Your newly streamlined kitchen may hold all of your equipment and then some, but how effectively will it work for the next owner of your home? It’s a serious question that may affect how much you customize your new kitchen.

“I think we have different conversations when someone wants to sell in zero to five years, as opposed to them living here 10 years or forever,” says Mikelsons. “It’s a different thought process, and we may plan it completely differently, too. How much they want to invest, how much they want to get out, may differ.”

Are You Ready?

It’s tempting to give in to the skeptic and wonder what must be sacrificed to streamline your kitchen. Don’t give in to the skeptic.

Lebar believes there’s little sacrifice required because of how effectively the streamlined kitchen utilizes space.

“Anything you’re sacrificing, you’re making up in efficiency,” she says. “I’ve got a kitchen I’m presenting tomorrow, and the client is concerned the mixer is taking up too much room in the lift-up base cabinet. But as I look at how I’m adding rollouts into her pantry and adding other efficiencies, I think it’s going to make everything worth it.”
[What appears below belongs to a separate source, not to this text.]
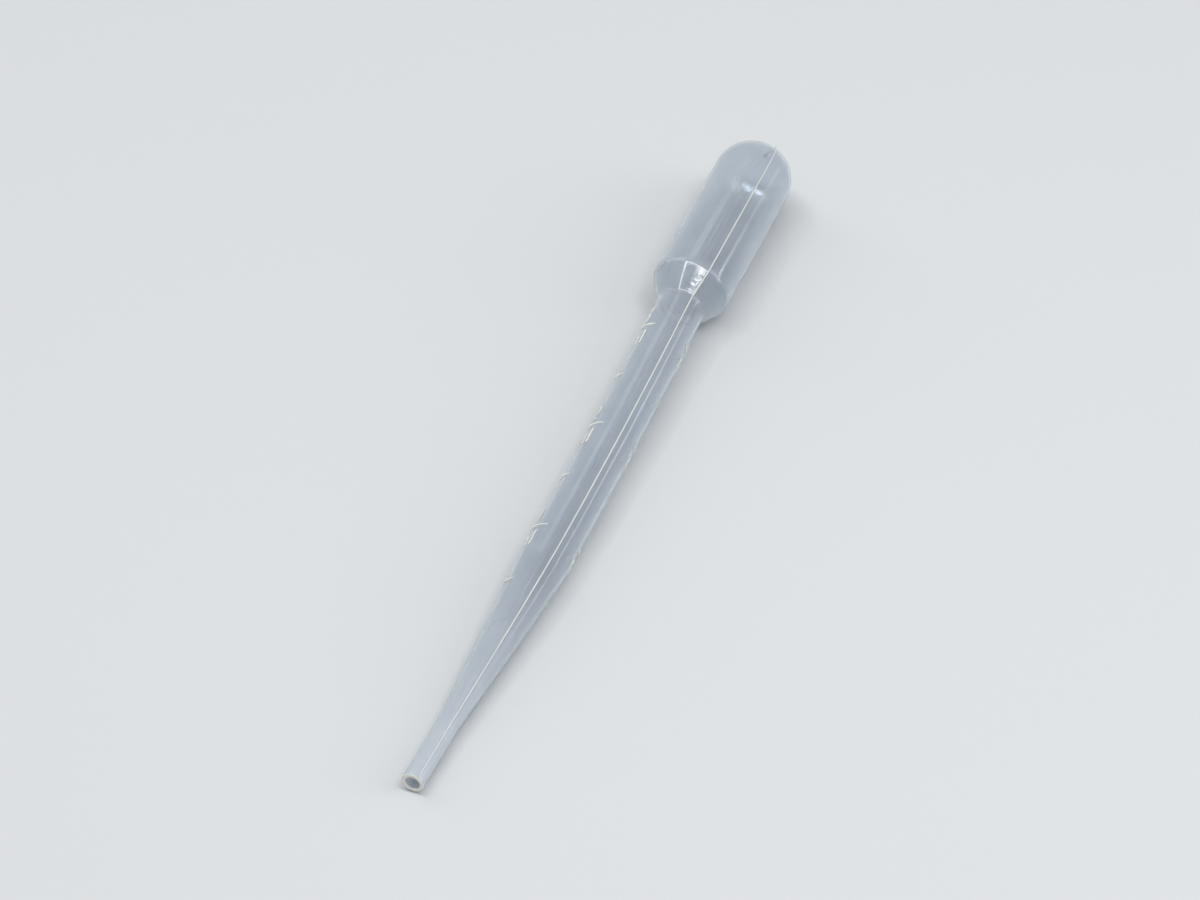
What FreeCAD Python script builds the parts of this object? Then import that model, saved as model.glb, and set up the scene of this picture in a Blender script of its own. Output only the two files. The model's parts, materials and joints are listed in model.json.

Boznos and Wardlow believe the greatest sacrifice may be the extra investment that comes along with certain solutions. But when a homeowner is dedicated to cleaning up their kitchen and sustaining its new order, there’s little to deter them.

“You’re getting so much extra square footage by the things we do,” says Boznos. “I often get this from my clients: I have so much storage that I have empty cabinets. That’s my goal, at the end of this project, is to make sure you have so much space that you don’t know what to do with it.”